Why most AI agents fail in production

#ai #agents #productivity #automation

Most AI agents work in demos. They break in production.

MIT's 2025 State of AI in Business report (Fortune summary) found that 95 percent of enterprise AI pilots show no measurable business return. The same study found something more telling. Pilots built by buying tools from a vendor succeed about 67 percent of the time. Pilots built internally succeed at about a third of that rate, roughly one in five.

That gap matches what we see every week. A team builds something that works on a sample of five cases. The first week of real volume, it falls apart.

The failures are not random. After watching this happen across recruiting, healthcare back-office, legal review, financial reconciliation, supply chain, and more, two patterns explain almost all of them.

Reliability and governance

Most prototypes are built to demo. Demos ask one question. Can the agent finish the task once?

Production asks different questions. Can it finish the task one thousand times in a row, on slightly different inputs, while no one is watching? When something goes wrong, can someone reconstruct what the agent saw, decided, and did? Can a human approve consequential steps before they happen, not after? When the auditor asks what we ran last quarter, is there a paper trail?

Most prototypes do not answer any of these. They were not built to.

AI agents make non-deterministic decisions. Without a step-by-step audit log, you cannot debug a bad run. Without explicit approval gates on actions that cannot be undone, the first time the agent runs against real data is the first time anyone notices the difference between reading a file and wiring money. Without access controls, secrets management, and retention policies, you do not meet the bar that any real enterprise asks for.

When something has to give, reliability has to win. No one consciously chooses fast and broken. But every prototype has implicit speed defaults. Short timeouts. No retries. No verification step. Those defaults survive into production unless someone redesigns them. A run that takes thirty seconds and is right is always worth more than a run that takes five seconds and is wrong ten percent of the time.

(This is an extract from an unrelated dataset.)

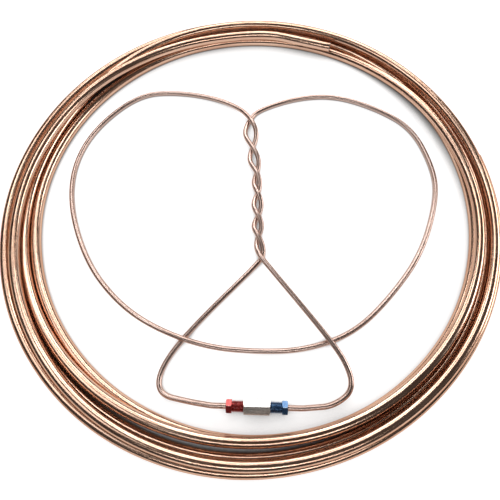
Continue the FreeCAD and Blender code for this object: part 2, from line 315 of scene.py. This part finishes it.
# ---------------------------------------------------------------- the sample loop
# One length of thin copper-nickel tube, bent by hand. From the fitting it goes up both sides
# of a triangle, its two legs are twisted round each other, and it opens into two lobes. Each
# end is flared inside the union.
union_low, union_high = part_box("union")
union_centre = Vector([(low + high) / 2 for low, high in zip(union_low, union_high)])
fitting_turn = math.radians(-5)
fitting_line = Vector((math.cos(fitting_turn), math.sin(fitting_turn), 0))
loop_tube_radius = 0.00238125
loop_tube_wall = 0.000711
loop_sides = 24
loop_ring_spacing = 0.0016
strand_gap = 0.0004
flare_radius = 0.00355
flare_length = flare_radius - loop_tube_radius
on_floor = loop_tube_radius + 0.00005
twist_rise = loop_tube_radius + strand_gap / 2
steps_per_crossing = 4
twist_widening = 1 / math.cos(math.pi / steps_per_crossing / 2)
twist_height = on_floor + twist_rise * twist_widening
crossing_height = on_floor + 2 * twist_rise

# The strands cross at these places down the stem: y, x and how far each stands out before the
# next crossing, in millimetres. The lobes' bends are x and y in millimetres too, and the second
# list adds the share of the way up to the height at which one tube crosses over another.
twist_crossings = [
    (102, 5.5, 5.8), (65, 6.0, 4.4), (34, 8.9, 2.9), (10, 8.2, 3.7),
    (-15, 7.1, 3.7), (-37, 5.8, 2.9), (-61, 8, 0),
]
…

The teams that succeed treat reliability and governance as the architecture, not as features they bolt on at the end. They are not building "an agent". They are building a small operations system that happens to use a model. The model is the easy part.

Standard, not bespoke

It has never been easier to ship a prototype. A founder, an analyst, a recruiter, anyone can vibe code a workflow with Claude or ChatGPT in a weekend. That is a real productivity win at the prototype stage.

The moment that workflow is supposed to be how the company does something, the bespoke version becomes the problem.

Five people on a team need to do the same thing. They each end up with a slightly different flow. One person's version skips a step. Another adds an unauthorized vendor. A third silently uses an old API. They all work in isolation. None of them is the process.

There is no single source of truth. The flow lives in someone's chat history, or a doc, or a script in a Github gist. When the manager asks how we do something, there are five answers, each one slightly out of date.

When the upstream API or the policy changes, the change has to be made in five places. Usually it gets made in two and the rest drift. A month later, half the team is operating on the old version and no one knows.

You cannot deploy one hundred slightly different copies of a workflow and call that production. Production means one canonical version. Versioned, shared, observable, updated in one place. Vibe coded flows in one hundred chat sessions are the opposite of that.

What to do about it

Treat reliability as a v1 requirement, not a v2 cleanup. Ship audit logs from day one. Build the approval gate before you build the action. Define guardrails for destructive operations before the agent has the credentials to execute them. The cost of doing this up front is hours. The cost of retrofitting after a bad run is months and trust.

Pick speed or reliability for the right work, but pick consciously. Some workflows benefit from a fast best effort agent. Most enterprise workflows do not. If the work touches financial data, customer records, or anything a regulator cares about, default to reliability and accept the latency cost.

Centralize the workflow definition. Treat each automation like code. One canonical version, in a system everyone can see, with version history. Vibe coding is great for prototyping the first version. It is a disaster as the operating version. The transition from one to the other is the work.

Make governance someone's job, not no one's. One person owns access controls, audit, and exception handling for the agents you deploy. This is unglamorous and necessary.

Be honest about the production bar. "It worked in the demo" is a fact about the demo, not about the agent. Run the work on real volume, with real data, watch what happens to the failure modes, and fix them. That phase often takes longer than building the agent in the first place. That is normal.

What this really means

The bottleneck is not the model. The current models are more than capable. The bottleneck is the audit trail, the guardrails, the source of truth, the governance, the operational discipline.

That is good news. It means it is all addressable. The teams investing in those layers compound much further than the teams chasing the next benchmark.

If you are building an AI workflow that runs unattended on real work, take reliability seriously before you take speed seriously. Standardize the process before you scale it.

The teams that do are the ones we see succeed.